We all have to recognise our limitations, and work within them.
In a world full of me, it's very important that I'm the best
The other day I received an email that perplexed me. The sender had my same first name, but the surname was quite peculiar. In fact, it seemed to sound like an insult in English. So at first I thought it was a gag by a friend. But then crept in the idea that this might be the next generation of super-virus that not only attacks your hard drive, but also insults you to your face.
Pondering the possibility that I might be entertaining a mean and malicious e-creation, I noticed that there was an attachment. Normally, I would have just deleted the email and not thought much about it, but it was the attachment that gave me pause.
The file name seemed to be some sort of medical term, but not one with which I was familiar. This is where the mysterious email got interesting - and upgraded from annoying to curious. So, equipped with my investigative skills (and a desktop computer with better virus protection than my laptop), I risked opening the attachment.
Nothing could have prepared me for what I saw. It seemed to be a presentation prepared by someone who, funnily enough, had my name. My exact name. It was the same spelling and everything.
This had never happened to me before. The same first name, sure, or the same last. But both? And both names spelt the same way I spell mine?
We were back in hoax territory. If you consider Arab countries as a whole, there are so many divergent spellings of the exact same name. Even in the same country, Mohammed is spelt in very different ways. Why stop there? Even within the same family, two "Mohammeds" may spell their names differently.
The whole thing had a touch of the unbelievable about it. Was an impostor in our midst? The world stopped turning for a nanosecond as I came face-to-face with something that made me question my existence, my reality, my purpose in life, the reason I'm on this planet. Who knew that three little characters could have such an effect?
And the impostor was a doctor.
This was all a bit much to take in. Another me out there? And a doctor, at that? Seriously? I immediately conjured up a romantic and glowing picture of this alter ego of mine. In another life, I'm a doctor! All the glory and none of the hard work, what could be better?
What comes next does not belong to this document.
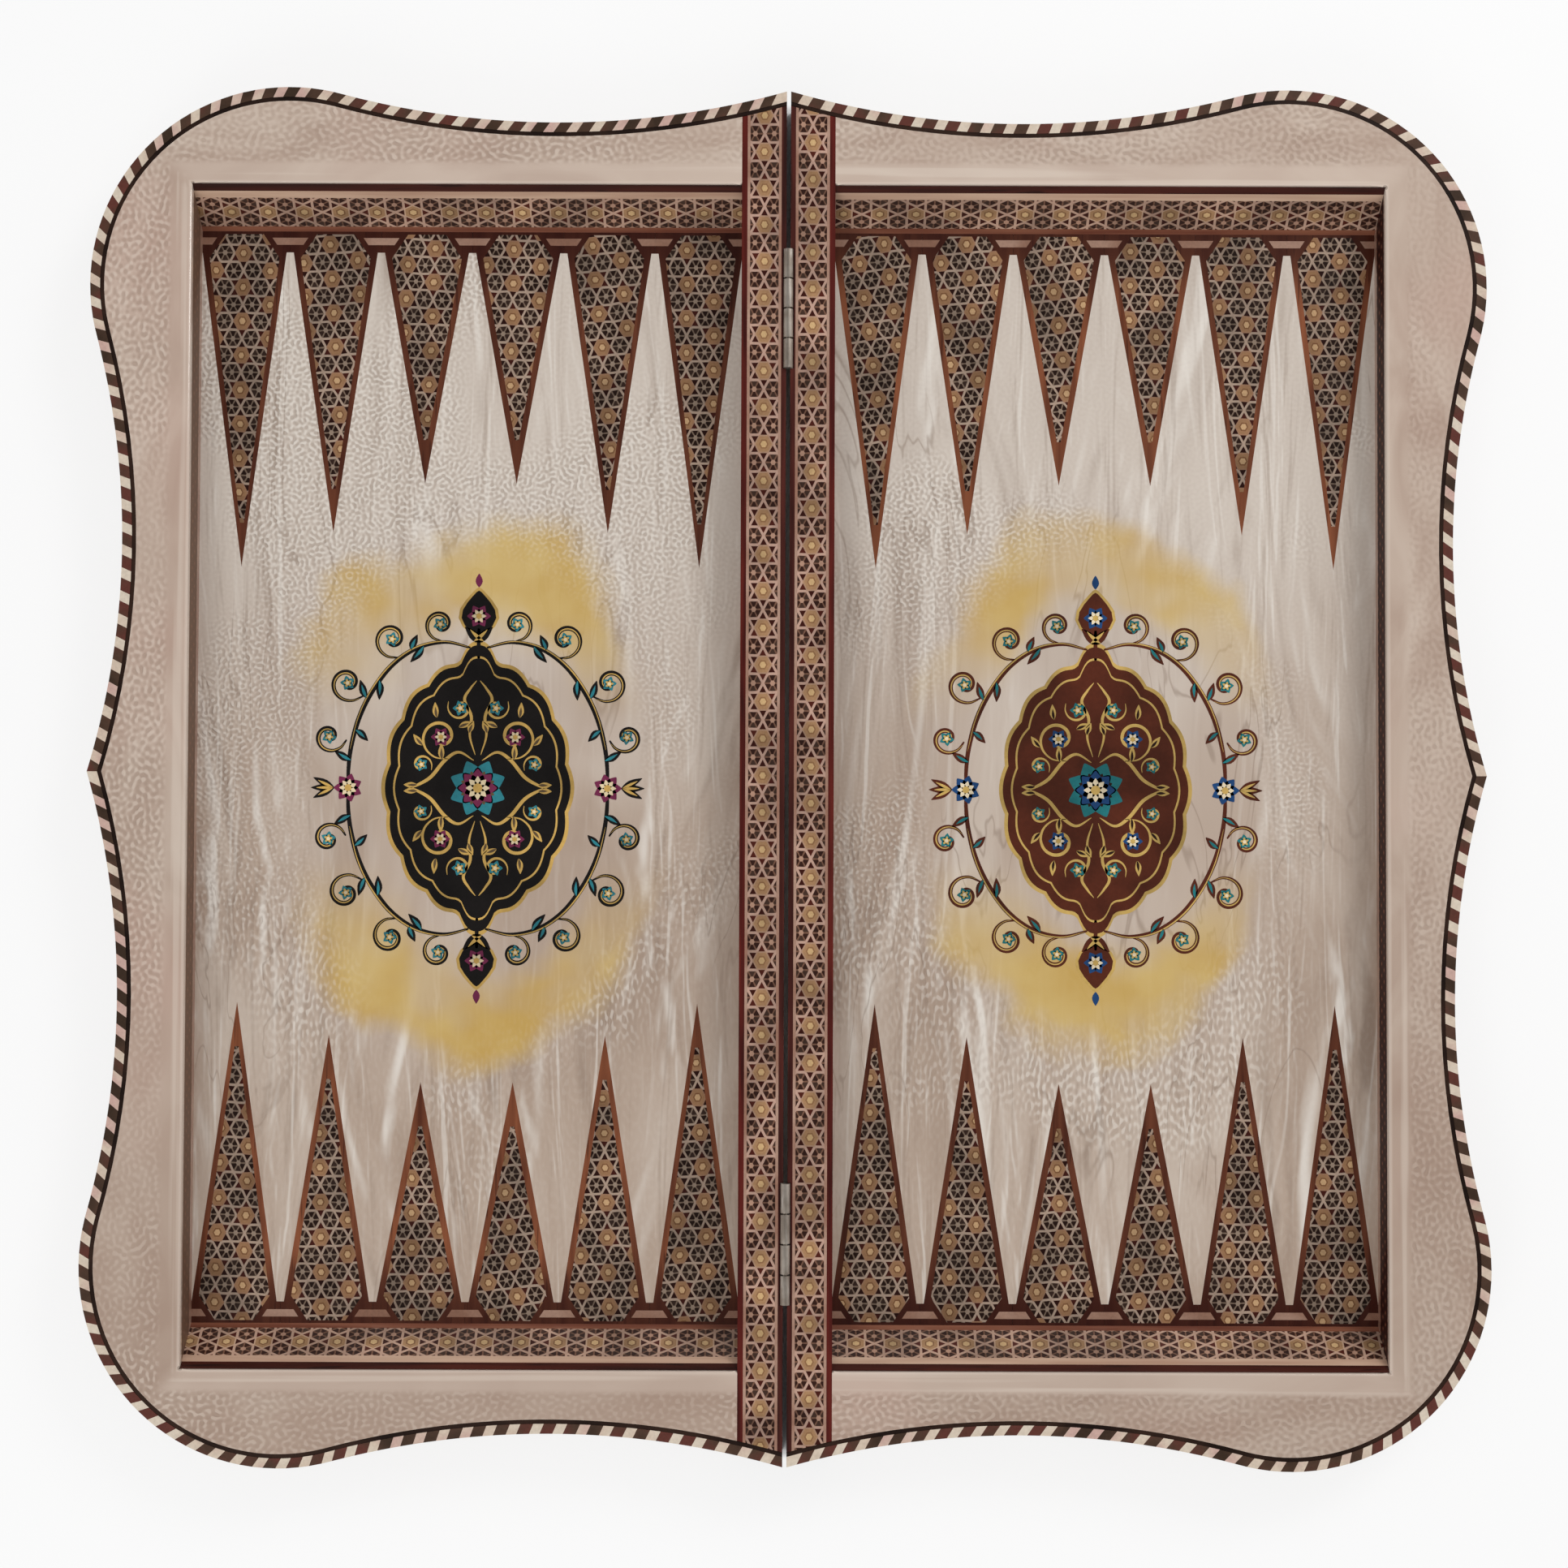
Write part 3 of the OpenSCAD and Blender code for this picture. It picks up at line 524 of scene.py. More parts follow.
class Mosaic:
    """A sheet of star mosaic in a net of hexagons and triangles.

    Every third hexagon is brass. With the six dark triangles that touch it, it makes a star, and
    bone lines part the stars from the dark hexagons. The stars of one row lie 2 * sqrt(3) sides
    apart along the first axis of the sheet.
    """

    SIDE = 3.8 * MM
    ROW = 2 * math.sqrt(3) * SIDE
    STAR_RINGS = (1.0, 0.84, 0.50, 0.34)
    HUB = 0.28
    DRIFT_SIZE = 6 * MM
    PLACES_PER_METRE = 1e6
    CUT_LIMIT = 1e-7
    KINDS = ["bone", "triangle", "red_triangle", "brass_rim", "brass_ring", "brass_core", "brass_dot",
             "dark_a", "dark_b", "spoke", "dark_dot", "back"]

    def __init__(self, middle, turn, stretch, wave, line, rng):
        self.bm = bmesh.new()
        self.spots = {}
        self.middle = middle
        self.turn = Matrix.Rotation(math.radians(turn), 2)
        self.stretch = stretch
        self.wave = wave
        self.line = line
        self.rng = rng
        self.seed = rng.uniform(0, 100)
        self.line_share = line / (math.sqrt(3) * self.SIDE)
        self.hexagon_share = 1 - self.line_share

    @staticmethod
    def ray(degrees, length):
        angle = math.radians(degrees)
        return Vector((math.cos(angle), math.sin(angle))) * length

    def laid(self, spot):
        """A place of the net, stretched and turned as the sheet is."""
        return self.turn @ Vector((spot.x * self.stretch[0], spot.y * self.stretch[1]))

    def vertex(self, spot):
        key = (round(spot.x * self.PLACES_PER_METRE), round(spot.y * self.PLACES_PER_METRE))
        if key not in self.spots:
            flat = self.middle + self.laid(spot)
            drift = noise.noise_vector(Vector((flat.x, flat.y, self.seed * MM)) / self.DRIFT_SIZE)
            flat = flat + drift.xy * self.wave
            self.spots[key] = self.bm.verts.new((flat.x, flat.y, 0))
        return self.spots[key]

    def tile(self, spots, kind):
        face = self.bm.faces.new([self.vertex(spot) for spot in spots])
        face.material_index = self.KINDS.index(kind)
        face.normal_update()
        if face.normal.z < 0:
            face.normal_flip()

    def corners(self, centre, share):
        return [centre + self.ray(30 + 60 * k, self.SIDE * share) for k in range(6)]

    def star_hexagon(self, centre):
        """Nested brass hexagons."""
        rings = [self.corners(centre, share) for share in self.STAR_RINGS]
        kinds = ("brass_rim", "brass_core", "brass_ring", "brass_dot")
        for outer, inner, kind in zip(rings, rings[1:], kinds):
            for k in range(6):
                after = (k + 1) % 6
                self.tile([outer[k], outer[after], inner[after], inner[k]], kind)
        self.tile(rings[-1], kinds[-1])

    def dark_hexagon(self, centre):
        """Six dark bits with thin spokes between them, round a small light hexagon."""
        outer = self.corners(centre, self.hexagon_share)
        inner = self.corners(centre, self.HUB)
        kinds = self.rng.choice((("dark_a", "dark_b"), ("dark_b", "dark_a"), ("dark_a", "dark_a")))

        def side(ring, k, trim):
            """One side of a ring, cut back at both ends."""
            first, second = ring[k], ring[(k + 1) % 6]
            return [first.lerp(second, trim), second.lerp(first, trim)]

        bits = [side(outer, k, 0.12) + side(inner, k, 0.24)[::-1] for k in range(6)]
        for k, bit in enumerate(bits):
            self.tile(bit, kinds[k % 2])
        for k in range(6):
            before = bits[k - 1]
            self.tile([before[1], outer[k], bits[k][0], bits[k][3], inner[k], before[2]], "spoke")
        self.tile([point for k in range(6) for point in (inner[k], bits[k][3], bits[k][2])], "dark_dot")

    def dart(self, middle, star_way):
        """A dark triangle, its star on one side and bone along the two others."""
        corner_reach = self.SIDE / math.sqrt(3)
        first, second, tip = (middle + self.ray(star_way + angle, corner_reach) for angle in (-60, 60, 180))
        small_first = first.lerp(second, self.line_share)
        small_second = second.lerp(first, self.line_share)
        small_tip = tip.lerp((first + second) / 2, 2 * self.line_share)
        kind = self.rng.choice(("triangle", "triangle", "red_triangle"))
        self.tile([small_first, small_second, small_tip], kind)
        for angle, start, small_start in ((120, second, small_second), (-120, first, small_first)):
            beyond = middle + self.ray(star_way + angle, 2 * corner_reach)
            self.tile([small_start, small_tip, beyond.lerp(tip, self.hexagon_share),
                       beyond.lerp(start, self.hexagon_share)], "bone")

    def meeting(self, centre, towards, star, other_star):
        """Bone where two hexagons and two triangles meet in one corner."""
        corner = centre + self.ray(towards, self.SIDE)
        beyond = centre + self.ray(towards, 2 * self.SIDE)
        if star or other_star:
            if other_star:
                centre, beyond, towards = beyond, centre, towards + 180
            beside = [corner.lerp(centre + self.ray(towards + angle, self.SIDE), self.line_share)
                      for angle in (-60, 60)]
            outer = beyond.lerp(corner, self.hexagon_share)
            self.tile([corner, beside[0], outer], "bone")
            self.tile([corner, outer, beside[1]], "bone")
        else:
            beside = [corner + self.ray(towards + angle, self.line) for angle in (-90, 90)]
            self.tile([centre.lerp(corner, self.hexagon_share), beside[0],
                       beyond.lerp(corner, self.hexagon_share), beside[1]], "bone")

    def cell(self, centre, kind):
        """One hexagon with its two triangles and three corners. Kind 0 is a star."""
        if kind == 0:
            self.star_hexagon(centre)
        else:
            self.dark_hexagon(centre)
        reach = 2 * self.SIDE / math.sqrt(3)
        for towards, ways in ((0, (180, -60, 60)), (60, (180, 60, -60))):
            self.dart(centre + self.ray(towards, reach), towards + ways[kind])
        for towards, other in ((30, kind + 1), (90, kind - 1), (150, kind - 2)):
            self.meeting(centre, towards, kind == 0, other % 3 == 0)

    def fill(self, reach_x, reach_y):
        """Lay cells until they pass both reaches from the middle."""
        first = self.ray(30, 2 * self.SIDE)
        second = self.ray(90, 2 * self.SIDE)
        step = 2 * self.SIDE * min(self.stretch)
        count = int((reach_x + reach_y) / step) + 4
        margin = 3 * self.SIDE
        for i in range(-count, count + 1):
            for j in range(-count, count + 1):
                centre = first * i + second * j
                flat = self.laid(centre)
                if abs(flat.x) < reach_x + margin and abs(flat.y) < reach_y + margin:
                    self.cell(centre, (i - j) % 3)

    def cut(self, outline):
        """Keep what lies inside a convex outline that runs anticlockwise."""
        for start, stop in zip(outline, outline[1:] + outline[:1]):
            along = stop - start
            everything = self.bm.verts[:] + self.bm.edges[:] + self.bm.faces[:]
            bmesh.ops.bisect_plane(self.bm, geom=everything, dist=self.CUT_LIMIT, clear_outer=True,
                                   plane_co=(start.x, start.y, 0), plane_no=(along.y, -along.x, 0))

    def thicken(self, depth):
        """Close the sheet into a slab."""
        rim = [edge for edge in self.bm.edges if edge.is_boundary]
        made = bmesh.ops.extrude_edge_only(self.bm, edges=rim)["geom"]
        lower = {item for item in made if isinstance(item, bmesh.types.BMVert)}
        for vert in lower:
            vert.co.z -= depth
        ring = [item for item in made if isinstance(item, bmesh.types.BMEdge) and set(item.verts) <= lower]
        sides = [item for item in made if isinstance(item, bmesh.types.BMFace)]
        for face in sides + bmesh.ops.edgeloop_fill(self.bm, edges=ring)["faces"]:
            face.material_index = self.KINDS.index("back")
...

My doppelganger's presentation seemed to be about herbs and stuff, but it didn't even matter at that point. I could have been a doctor! There's a version of me somewhere out there who is a doctor. I'm working with some basic assumptions here: that my alter ego is a she (otherwise I'd be crushed), that the material in that presentation was not just gobbledygook, and that it isn't all one grand hoax.
I think to myself, a bit defensively, I could have been a doctor, if I had really wanted to. I just didn't choose to go down that route because it seemed that doctors were forever learning new terms and medical procedures. That doesn't really seem like my thing. Plus, they don't seem to get much sleep.
In the same sense, I could have gone into the army, except for the fact that I don't like being told what to do. Or I could have become a marine biologist, but I'm afraid of sharks and detest jellyfish. Or I could have become a fairy princess, but I actually believe in the rights of trolls and elves to their own fairy dust, and so wouldn't want to become part of a repressive regime in fantasyland.
We all have to recognise our limitations, and work within them. It seems we tend to hold out for what will come next, for the next great transition in life - something will happen that will allow me to become a doctor, a 10-and-a-half-star general, a world-renowned marine biologist or a very tall fairy princess.
But that's also the easy way out, blaming the universe because we didn't reach our "full potential". If someone wants to do something, they have to go for it. You want to be a doctor? Get on with it. If you want to be in the army, start running and get in shape. If you want to be a marine biologist, stop eating seafood. If you want to be a fairy princess, well, best of luck. We can all be what we want to be, we just have to stop making excuses.
As for my alter ego, I wish her well. She brought about this internal dialogue of mine, so she is undoubtedly a very clever doctor indeed.
I'm not going to waste any more of my time envying her. Besides, I'm sure she's fat.